Analisis Perkembangan Hukum di Indonesia dengan Pemikiran Weber
Dalam hukum, Weber menekankan bahwa aturan harus berlaku untuk semua orang tanpa pandang bulu. Di Indonesia, prinsip ini dicoba diterapkan dalam reformasi peradilan untuk memastikan hukum dijalankan oleh hakim dan penegak hukum yang profesional dan tidak mudah dipengaruhi kepentingan tertentu. Namun, untuk mencapai birokrasi yang benar-benar mengikuti aturan, Indonesia perlu memperkuat pengawasan dan memastikan setiap keputusan diambil dengan transparansi.
Prinsip Weber mengajarkan bahwa semakin konsisten birokrasi dalam mengikuti aturan, semakin baik hasilnya bagi masyarakat. Jika Indonesia terus memperkuat reformasi dengan prinsip-prinsip Weber, birokrasi dan sistem hukum di Indonesia bisa menjadi lebih baik dalam melayani masyarakat dan menegakkan keadilan secara merata.
Judul jurnal : Hubungan Hukum Dan Moralitas Menurut H.L.A Hart Â
Penulis : Petrus CKL. Bello
Identitas : Jurnal Hukum dan Pembangunan Tahun ke-43 No.3 Juli-September 2013
Pokok-Pokok Pemikiran HLA Hart
- Hukum Sebagai Aturan Primer dan Sekunder: HLA Hart mendefinisikan hukum sebagai sistem aturan yang terdiri dari dua jenis: aturan primer dan aturan sekunder. Aturan primer menetapkan kewajiban dasar, seperti larangan atau kewajiban bagi warga negara. Aturan sekunder mengatur bagaimana aturan primer diterapkan, diubah, atau diputuskan dalam kasus pelanggaran, melalui aturan pengakuan (validitas hukum), aturan perubahan (pembaruan hukum), dan aturan pemutusan (keputusan pengadilan)

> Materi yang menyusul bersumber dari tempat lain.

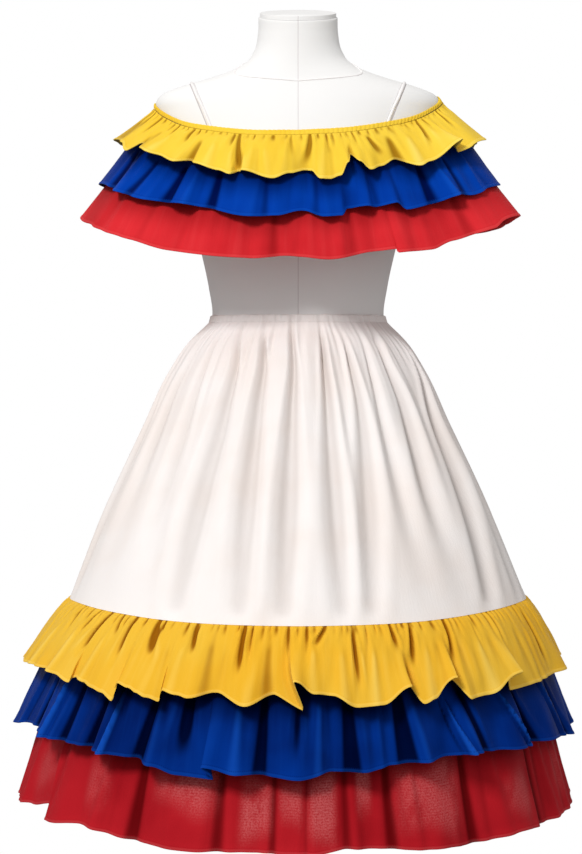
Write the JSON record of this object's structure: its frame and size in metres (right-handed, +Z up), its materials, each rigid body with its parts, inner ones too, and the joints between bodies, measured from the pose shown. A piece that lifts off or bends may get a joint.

- Pemisahan Hukum dan Moralitas:Â Hart menolak pandangan bahwa hukum harus selalu berlandaskan moralitas. Menurutnya, meskipun hukum dan moralitas dapat memiliki keterkaitan, keduanya tidak mutlak saling bergantung. Dengan adanya pemisahan ini, hukum tetap bisa dikritik atau dinilai tanpa harus mengacu pada moralitas, yang memungkinkan hukum berkembang lebih obyektif dan terbuka terhadap kritik
- Validitas Hukum Terlepas dari Moralitas: Hart menegaskan bahwa validitas hukum ditentukan oleh aturan-aturan yang berlaku dalam suatu sistem, bukan oleh moralitas. Hukum yang sah adalah hukum yang sesuai prosedur formal, meskipun mungkin bertentangan dengan moralitas. Ini memungkinkan kritik hukum tanpa harus mengaburkan batasan antara apa yang dianggap benar secara moral dan apa yang sah secara hukum
Relevansi Pemikiran HLA Hart Saat Ini
Di zaman sekarang, masyarakat semakin beragam dalam pandangan moral dan kepercayaan. Dengan pemisahan antara hukum dan moralitas, hukum bisa diterapkan secara lebih adil dan merata tanpa memihak pada nilai moral atau agama tertentu. Misalnya, hukum lalu lintas atau peraturan perpajakan berlaku untuk semua orang tanpa mempertimbangkan latar belakang moral atau agama mereka. Pemikiran Hart ini relevan karena membantu hukum menjadi aturan yang netral, yang bisa diterapkan untuk semua orang di masyarakat yang beragam.
Analisis Perkembangan Hukum di Indonesia Berdasarkan Pemikiran HLA Hart
Di Indonesia, hukum dibuat untuk berlaku secara umum, meskipun masyarakatnya memiliki beragam pandangan moral dan budaya. Misalnya, undang-undang pidana di Indonesia berlaku untuk semua orang, tanpa melihat latar belakang agama atau moralitas individu. Pendekatan ini sesuai dengan pemikiran Hart, yang menekankan bahwa hukum harus diterapkan berdasarkan aturan formal yang disepakati secara bersama, bukan berdasarkan moralitas tertentu.
Namun, Indonesia juga menghadapi tantangan, karena kadang moralitas atau pandangan keagamaan masih mempengaruhi penegakan hukum. Dalam hal ini, pemikiran Hart bisa membantu agar hukum di Indonesia lebih netral dan berfokus pada aturan yang berlaku secara formal. Dengan begitu, hukum bisa memberikan kepastian dan keadilan yang sama untuk semua orang, tanpa memihak pandangan moral atau agama tertentu.